Clearly, I have a truly sophisticated artistic palate.
|10-15-2012 03:04 AM|
|Kehy||I've done several 1/2 gallon and less tanks/bowls. My advice is to over plant and go slowly, a cycle will take MUCH longer in a smaller volume of water. (that being said, I've successfully introduced cherry shirmp into a 1/4 gallon no-cap dirt cube that was only days old, go figure) It's hard to scape in such a small space, but it's a very fun challenge. And if you don't like it, redo it! It's easy with small things.|
|10-14-2012 08:37 PM|
|10-14-2012 03:36 PM|
|jacketherington||Have you considered making it into a terrarium instead? I have recently gotten into them. There are some very cool pictures of them online. And you can use moss collected in your backyard.|
|10-14-2012 03:06 PM|
1/2 gallon is perfectly do-able. I've got no-tech tanks running from a 1"x1"x2.5" acrylic box up to a 3g planted vase--plenty of .5-1g tanks in between. Various snails, ghost shrimp and cherry culls are the range of inhabitants. Though the 3g also has some endler/guppy hybrids.

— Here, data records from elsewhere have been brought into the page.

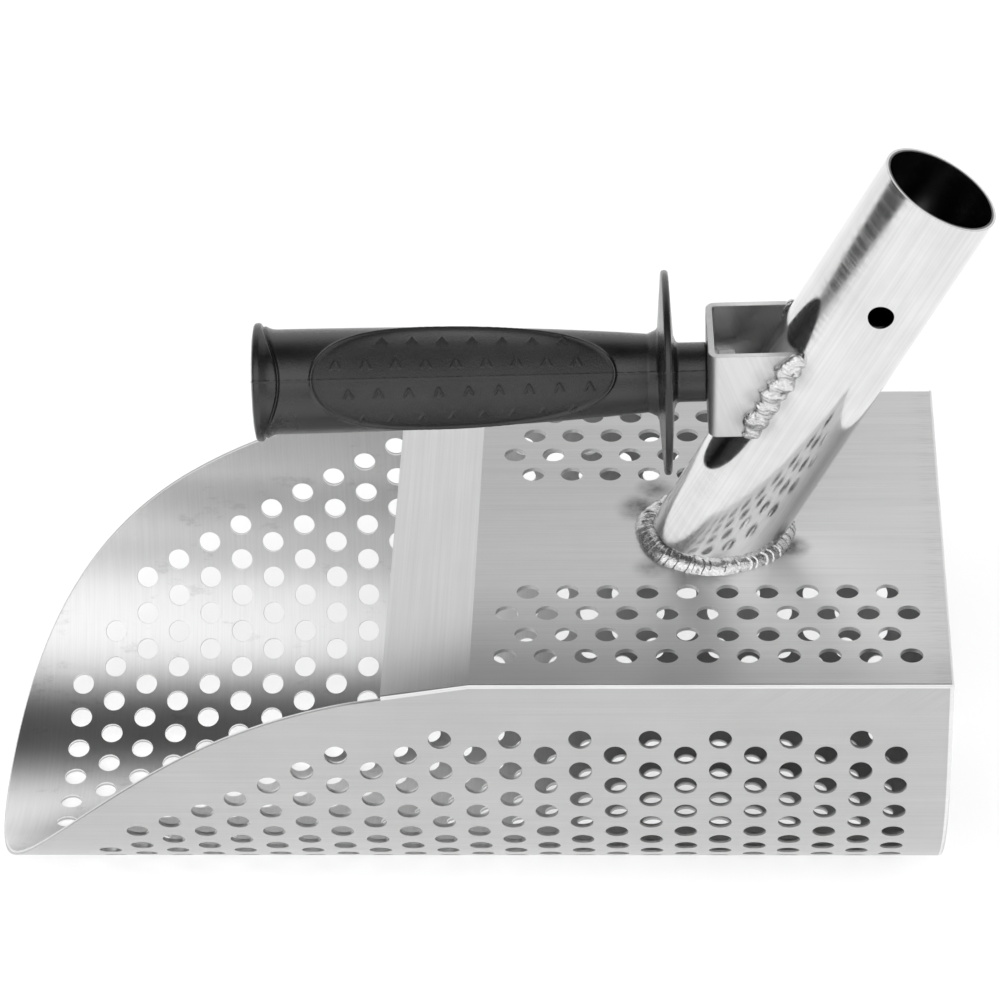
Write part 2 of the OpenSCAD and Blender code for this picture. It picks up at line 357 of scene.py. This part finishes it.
def build_nut():
    low, high = (d / MM for d in span_along("grip_nut", grip_origin, grip_axis))
    grid = hexagon(low, high, NUT_FLATS, STUD_R + 0.05)
    nut = grid_object("hex_nut", grid, closed_rows=True, shade_smooth=False)
    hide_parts("grip_nut")
    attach(nut, "nut")
    return nut


# ---------------------------------------------------------------- weld beads

def build_socket_weld():
    """A ring of overlapping crescents in the corner between the plate and the leaning socket."""
    random = np.random.default_rng(7)
    stations, columns = 900, 22
    turn = np.arange(stations) * 2 * math.pi / stations
    ring = np.cos(turn)[:, None] * socket_back + np.sin(turn)[:, None] * socket_side
    foot = socket_foot + ring * socket_r
    foot += socket_axis * ((plate_z - foot[:, 2]) / socket_axis[2])[:, None]
    along = np.roll(foot, -1, axis=0) - np.roll(foot, 1, axis=0)
    length = np.linalg.norm(np.roll(foot, -1, axis=0) - foot, axis=1)
    along /= np.linalg.norm(along, axis=1)[:, None]
    outward = np.cross(along, UP)
    outward *= np.sign((outward * (foot - socket_foot)).sum(axis=1))[:, None]
    upward = socket_axis - along * (along @ socket_axis)[:, None]
    upward /= np.linalg.norm(upward, axis=1)[:, None]
    distance = np.cumsum(length) / MM
    total = distance[-1]
    ripples = 50
    starts = (np.arange(ripples) + random.uniform(-0.42, 0.42, ripples)) * total / ripples
    heights = random.uniform(0.35, 1.5, ripples)
    width = 4.9 + 0.35 * np.sin(3 * turn + 1) + 0.35 * np.sin(7 * turn)
    rise = 3.7 + 0.3 * np.sin(2 * turn + 2) + 0.25 * np.sin(9 * turn + 1)
    corner = np.arccos(np.clip((outward * upward).sum(axis=1), -1, 1))
    side = np.cross(along, outward)
    side *= np.sign((side * upward).sum(axis=1))[:, None]
    grid = np.zeros((stations, columns, 3))
    for k in range(columns):
        t = k / (columns - 1)
        swing = corner * (t * 1.16 - 0.08)
        lag = 1.5 * math.sin(math.pi * t)
        position = (distance - lag) % total
        after = (position[:, None] - starts[None]) % total
        latest = after.argmin(axis=1)
        phase = after.min(axis=1) / (total / ripples)
        crescent = heights[latest] * (0.5 - np.clip(phase, 0, 1.4)) * 0.62
        bulge = 1 - 0.14 * math.sin(math.pi * t)
        fade = math.sin(math.pi * min(max(t, 0.04), 0.96)) ** 0.5
        reach = (width * (1 - t) + rise * t) * bulge + crescent * fade
        direction = np.cos(swing)[:, None] * outward + np.sin(swing)[:, None] * side
        grid[:, k] = foot + direction * (reach * MM)[:, None]
    grid = np.concatenate([grid, foot[:, None] - outward[:, None] * 0.6 * MM - UP * 0.3 * MM], axis=1)
    weld = grid_object("socket_bead", grid, closed_rows=True)
    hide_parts("socket_weld")
    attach(weld, "scoop")
    return weld


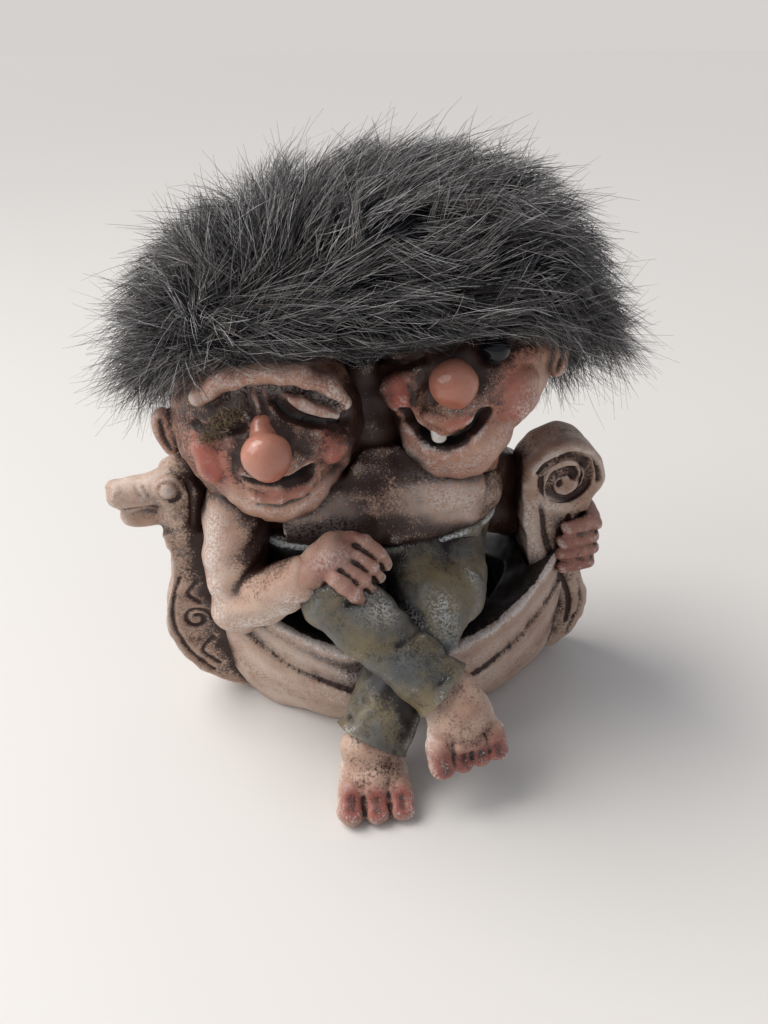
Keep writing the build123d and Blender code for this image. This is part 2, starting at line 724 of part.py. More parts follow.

This one-in a standard highball-- sits at eye level by my computer: sand, six types of plants and MTS. Weekly 50% wc, indirect sunlight supplemented by a full spectrum bulb reading lamp nearby.
|10-14-2012 02:41 PM|
The Teeny-Tiny Tank (From the Alliterative Aquarist!)
Ah ha ha. I crack myself up.
But seriously. I have been meandering through Marshalls and have discovered a debatable diamond. (I'm going to keep doing this.) The have a little glass candle cube, and it's super cute (cue groans.)
(Okay, I'm done.)
It's probably a half gallon, or thereabouts. I'd love to have a tiny little shrimp tank, or maybe a snail, or something. Just. Something TINY. Maybe nothing but a moss and a small driftwood hardscape? I've never done much with actual hardscape before. I know in aquariums, tiny isn't better, but in this case I'd love to have just the little bitty micro doo-dah. Might not even bother with fauna, and just have some plants in there? Is that even a thing, to have un-populated tanks? If I worked it like a riparium, maybe?
I honestly don't know. I just really want something tiny and pretty and alive on my desk.